RegData quantifies regulations based on the actual content of regulatory text. In other words, our custom-made program examines the regulatory text itself, counting the number of binding constraints or “restrictions,” words that indicate an obligation to comply such as “shall” or “must.” This creates a more precise metric because some regulatory programs can be hundreds of pages long with relatively few restrictions, while others have only a few paragraphs with a relatively high number of restrictions.
RegData quantifies regulations by industry. We assess the probability that a given regulatory restriction is targeting a specific industry, and this allows us to create industry-specific measures of regulation over time. RegData uses the same industry classes as the North American Industrial Classification System (NAICS), which categorizes and describes each industry in the US economy. Using industry-specific quantifications of regulation, users can examine the growth of regulation relevant to a particular industry over time or compare growth rates across industries.

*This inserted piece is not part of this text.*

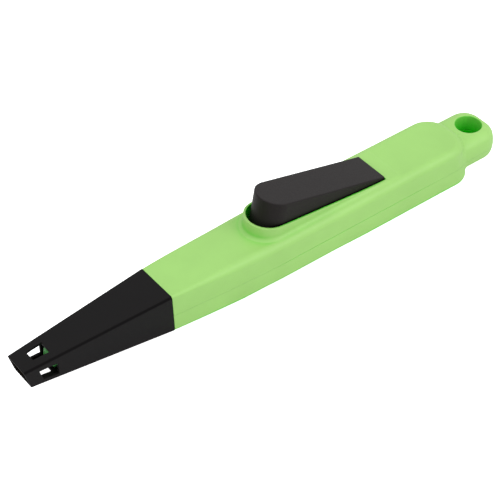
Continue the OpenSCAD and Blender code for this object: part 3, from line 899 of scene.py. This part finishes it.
# ---------------------------------------------------------------- stage
CAMERA_TARGET = Vector((118.2 - FRAME_CENTRE, 2.9, 8.1)) * MM
CAMERA_AZIMUTH = math.radians(37.69)
CAMERA_ELEVATION = math.radians(43.09)
CAMERA_DISTANCE = 0.695
LENS = 116.67
SENSOR_WIDTH = 36
FLOOR_REACH = 6.0
FLOOR_GREY = 0.8
SKY_STRENGTH = 0.85


def point(thing, direction):
    """Turns a camera or light, which look along their own -Z, to a direction."""
    thing.rotation_mode = "QUATERNION"
    thing.rotation_quaternion = direction.to_track_quat("-Z", "Y")


def stage_camera():
    aim = Vector((
        math.sin(CAMERA_AZIMUTH) * math.cos(CAMERA_ELEVATION),
        math.cos(CAMERA_AZIMUTH) * math.cos(CAMERA_ELEVATION),
        -math.sin(CAMERA_ELEVATION),
    ))
    data = bpy.data.cameras.new("camera")
    data.lens = LENS
    data.sensor_width = SENSOR_WIDTH
    camera = add_to_scene("camera", data)
    camera.location = CAMERA_TARGET - aim * CAMERA_DISTANCE
    point(camera, aim)
    bpy.context.scene.camera = camera


def floor_material():
    """Plain white to the camera and matt grey to all other light; clear from below."""
    material = bpy.data.materials.new("floor")
    material.use_nodes = True
    tree = material.node_tree
    shader = tree.nodes["Principled BSDF"]
    feed(tree, opaque([FLOOR_GREY] * 3), shader.inputs["Base Color"])
    feed(tree, 0.9, shader.inputs["Roughness"])
    feed(tree, 0.1, shader.inputs["Specular IOR Level"])
    feed(tree, (1, 1, 1, 1), shader.inputs["Emission Color"])
    seen = node(tree, "ShaderNodeLightPath").outputs["Is Camera Ray"]
    feed(tree, seen, shader.inputs["Emission Strength"])
    clear = node(tree, "ShaderNodeBsdfTransparent")
    one_sided = node(tree, "ShaderNodeMixShader")
    feed(tree, node(tree, "ShaderNodeNewGeometry").outputs["Backfacing"], one_sided.inputs[0])
    feed(tree, shader.outputs[0], one_sided.inputs[1])
    feed(tree, clear.outputs[0], one_sided.inputs[2])
    feed(tree, one_sided.outputs[0], tree.nodes["Material Output"].inputs["Surface"])
    return material


def stage_floor():
    low, high = -FLOOR_REACH, FLOOR_REACH
    corners = [(low, low), (high, low), (high, high), (low, high)]
    mesh = bpy.data.meshes.new("floor")
    mesh.from_pydata([(x, y, cad_box[0].z) for x, y in corners], [], [(0, 1, 2, 3)])
    mesh.materials.append(floor_material())
    add_to_scene("floor", mesh)


def softbox(name, place, size, energy):
    """A square light that faces the frame's origin."""
    data = bpy.data.lights.new(name, "AREA")
    data.size = size
    data.energy = energy
    light = add_to_scene(name, data)
    light.location = place
    point(light, -Vector(place))


def stage_light():
    world = bpy.data.worlds.new("studio")
    world.use_nodes = True
    background = world.node_tree.nodes["Background"]
    background.inputs["Color"].default_value = (1, 1, 1, 1)
    background.inputs["Strength"].default_value = SKY_STRENGTH
    bpy.context.scene.world = world
    softbox("top_softbox", (-0.3, -0.2, 1.4), size=1.6, energy=8)
    softbox("side_softbox", (0.63, -0.95, 0.81), size=0.7, energy=5)


stage_camera()
stage_floor()
stage_light()
bpy.context.scene.view_settings.view_transform = "Standard"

Industry-specific measurements of regulation can be used in several ways. Both the causes and the effects of regulation can differ from one industry to the next, and with quantified regulations for all industries users can test whether industry characteristics—such as industry growth, dynamism, employment, or a penchant for lobbying—are connected to industry-specific regulation levels.

We have been transparent about our methodology even as it has evolved over time, and to date we have released five different iterations of the RegData database.

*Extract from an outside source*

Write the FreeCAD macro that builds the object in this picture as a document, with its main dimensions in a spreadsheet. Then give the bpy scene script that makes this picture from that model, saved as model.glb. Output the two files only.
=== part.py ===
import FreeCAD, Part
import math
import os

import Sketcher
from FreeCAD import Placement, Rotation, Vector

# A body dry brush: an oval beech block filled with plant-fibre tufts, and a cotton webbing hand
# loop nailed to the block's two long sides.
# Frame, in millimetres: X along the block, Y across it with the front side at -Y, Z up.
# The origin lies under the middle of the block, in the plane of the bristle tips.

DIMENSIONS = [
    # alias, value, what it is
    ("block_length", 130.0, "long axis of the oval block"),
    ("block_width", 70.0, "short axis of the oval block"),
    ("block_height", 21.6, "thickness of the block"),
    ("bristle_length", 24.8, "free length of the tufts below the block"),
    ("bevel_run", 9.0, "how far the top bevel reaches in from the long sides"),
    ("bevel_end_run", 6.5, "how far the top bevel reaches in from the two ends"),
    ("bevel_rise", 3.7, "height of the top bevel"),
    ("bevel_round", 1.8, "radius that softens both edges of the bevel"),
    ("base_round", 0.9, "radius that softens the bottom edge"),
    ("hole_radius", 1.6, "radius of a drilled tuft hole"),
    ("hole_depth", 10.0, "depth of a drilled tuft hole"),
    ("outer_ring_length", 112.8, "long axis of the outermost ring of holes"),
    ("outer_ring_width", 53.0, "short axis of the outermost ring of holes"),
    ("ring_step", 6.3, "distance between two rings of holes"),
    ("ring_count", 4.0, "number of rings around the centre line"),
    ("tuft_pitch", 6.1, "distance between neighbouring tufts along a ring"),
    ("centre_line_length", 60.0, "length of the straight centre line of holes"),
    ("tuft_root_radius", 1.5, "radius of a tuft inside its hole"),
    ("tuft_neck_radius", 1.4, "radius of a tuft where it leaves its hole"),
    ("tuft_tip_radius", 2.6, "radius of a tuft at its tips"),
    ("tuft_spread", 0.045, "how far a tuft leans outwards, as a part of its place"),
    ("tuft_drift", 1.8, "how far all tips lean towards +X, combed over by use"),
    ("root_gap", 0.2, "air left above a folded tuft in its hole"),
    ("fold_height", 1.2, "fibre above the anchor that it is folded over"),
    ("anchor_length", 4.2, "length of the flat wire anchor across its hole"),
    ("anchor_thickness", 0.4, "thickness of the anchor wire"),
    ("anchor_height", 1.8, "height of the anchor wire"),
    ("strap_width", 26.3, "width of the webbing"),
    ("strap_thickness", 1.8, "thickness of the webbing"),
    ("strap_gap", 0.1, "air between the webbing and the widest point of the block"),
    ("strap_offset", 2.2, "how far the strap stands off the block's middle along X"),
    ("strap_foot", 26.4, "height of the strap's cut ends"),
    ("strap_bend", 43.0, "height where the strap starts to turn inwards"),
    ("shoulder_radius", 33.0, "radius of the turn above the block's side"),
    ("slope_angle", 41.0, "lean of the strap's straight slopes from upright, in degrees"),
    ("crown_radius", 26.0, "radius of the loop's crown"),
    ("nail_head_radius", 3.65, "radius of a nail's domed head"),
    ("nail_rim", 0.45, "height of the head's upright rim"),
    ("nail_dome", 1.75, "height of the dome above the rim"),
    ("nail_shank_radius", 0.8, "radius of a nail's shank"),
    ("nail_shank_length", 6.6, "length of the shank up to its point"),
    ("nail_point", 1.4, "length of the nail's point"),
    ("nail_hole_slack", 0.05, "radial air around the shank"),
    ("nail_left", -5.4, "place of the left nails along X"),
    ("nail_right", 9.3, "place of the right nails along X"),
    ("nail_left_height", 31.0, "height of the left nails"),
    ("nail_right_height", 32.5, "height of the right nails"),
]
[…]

Version 4.0 (1970–2020) — Released May 2021 (Current Version)

RegData 4.0 introduced a new method of counting regulatory restrictions to include obligations or prohibitions previously hidden in lists or bullet points. In addition, like other iterations, RegData 4.0 expanded the dataset an additional year to cover the years 1970 to 2020. RegData 4.0 also added some accuracy improvements by cleaning older text and better parsing agency data. Please see the RegData U.S. 4.0 User’s Guide for details on these improvements.

Version 1.0 (1997–2010)

Released in 2012, RegData 1.0 introduced the restrictions metric—the method of measuring regulation by counting words such as “shall” and “must” within regulatory text. It also introduced the idea of creating industry-specific measures of regulation. These industry metrics of regulation were based on a human-assisted search algorithm, which involved creating a set of search terms or keywords based on the descriptions of specific industries in the North American Industry Classification System. The data in version 1.0 covered the years 1997–2010 and included 2- and 3-digit NAICS-coded industries.

Version 2.0 (1997–2012)

RegData 2.0 provided the ability to quantify the regulations that specific federal regulators (including agencies, offices, bureaus, commissions, or administrations) have produced. For example, with version 2.0, a user could see how many restrictions a specific administration of the Department of Transportation (e.g., the National Highway Traffic Safety Administration) has produced in each year. It also added the years 2011 and 2012 to the database. Version 2.0 was bundled with a new dataset that calculated the probabilities of specific industry search terms occurring in written English, compiled using the Google NGram Viewer’s underlying database. It also added 4-digit NAICS-coded industries.

Version 2.1 (1975–2013)

RegData 2.1 introduced machine-learning algorithms to the project. While versions 1.0 and 2.0 had relied upon search terms, devised using a scheme initially conceptualized by McLaughlin and Al-Ubaydli that created permutations of individual industry descriptions, the algorithms used in RegData 2.1 did not require humans to tell the program what specific words or phrases to search for. Instead, we found thousands of documents that we knew related to specific industries and used those documents to train our programs. Our programs parsed the training documents and identified which words and phrases were used in reference to specific industries. This enhancement permitted industry-specific classification of regulation to be much more accurate, primarily by avoiding more false positives.

RegData 2.1 added several more years’ data, covering 1975 to 2013, and included 3-digit NAICS-coded industries. It also introduced the public law database (PLDB), which mapped specific regulations to their authorizing statutes from 1980 to 2013.

Version 2.2 (1975–2014)

RegData 2.2 included significant refinements in the machine-learning algorithm used to classify regulations by industry. We also expanded the machine-learning-based dataset to include 2- and 4-digit NAICS-coded industries and added the year 2014 to both the regulations data and the PLDB so that RegData 2.2 covers 1975–2014 and the PLDB covers 1980–2014.

Version 3.0 (1970–2016)

RegData 3.0 for the first time covers all levels of the NAICS standard, from 2 to 6 digits. This version also broadens the scope of the dataset backward to 1970 and forward to 2016. Additionally, the machine-learning model has been further improved to better identify related industries that are regulated as a group. The PLDB has been separated out from the main release to allow for different updating schedules.

Version 3.1 (1970–2017)

RegData 3.1 expanded the dataset an additional year to 2017, using the XML representation of the Electronic CFR. The eCFR has been annualized by choosing the last-modified version of each title of that title’s publication date in the annual CFR publication cycle. In addition, RegData 3.1 changed the way agency names are parsed during the creation of the CFR corpus, improving both the accuracy and the speed of the creation of the corpus.

Version 3.2 (1970–2019)

RegData 3.2 expanded the main RegData dataset two more years to 2019. In addition, RegData 3.2 included metrics for determining the complexity of regulatory text, including number of conditional terms or phrases, average sentence length, reading grade level, and Shannon Entropy.